Watching Jon Stewart interview Texas Governor Rick Perry on The Daily Show, I was immediately suspicious of what the governor - plugging his book, "Fed Up" - claimed about American history. What Perry was trying to sell to Stewart, was that the growth of federal government really began in 1913, with Progressivism and the coming of the 16th Amendment. This ushering in income taxes, which gave the federal government virtually limitless power over the states. Governor Perry is an unabashed "Tenther" who also advocates secession if needs be, for Texas. He also blamed a Democrat by name for this federal over-reach: President Woodrow Wilson. But wait - wasn't Teddy Roosevelt,a Republican, considered the 1st Progressive President? And Congress sent out the amendment proposal in 1910. Republican President William Howard Taft was in office then. Wilson's 1st term began in January of 1913, barely before the ink was dry on the Revenue Act of 1913, the trigger for federal income taxes, took effect.

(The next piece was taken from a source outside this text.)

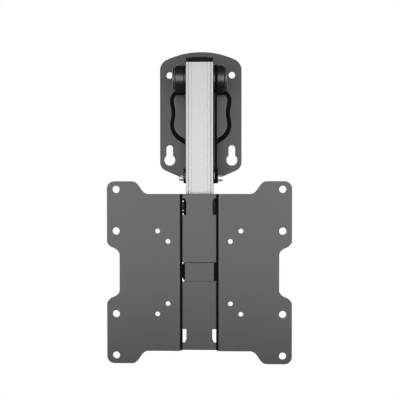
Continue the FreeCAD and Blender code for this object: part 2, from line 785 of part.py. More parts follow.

Jon Stewart didn't catch it, but he's not a history teacher! BTW, Texas was the 9th state to ratify the 16th Amendment - in 1910.
____________________________...
Book Recommendation for November: The Whites of Their Eyes, by Jill Lepore. An easy read from the professor of American History at Harvard, explaining how the Tea Partyers have tried to remold America's Founders, and the American Revolution into their own image. Good stuff.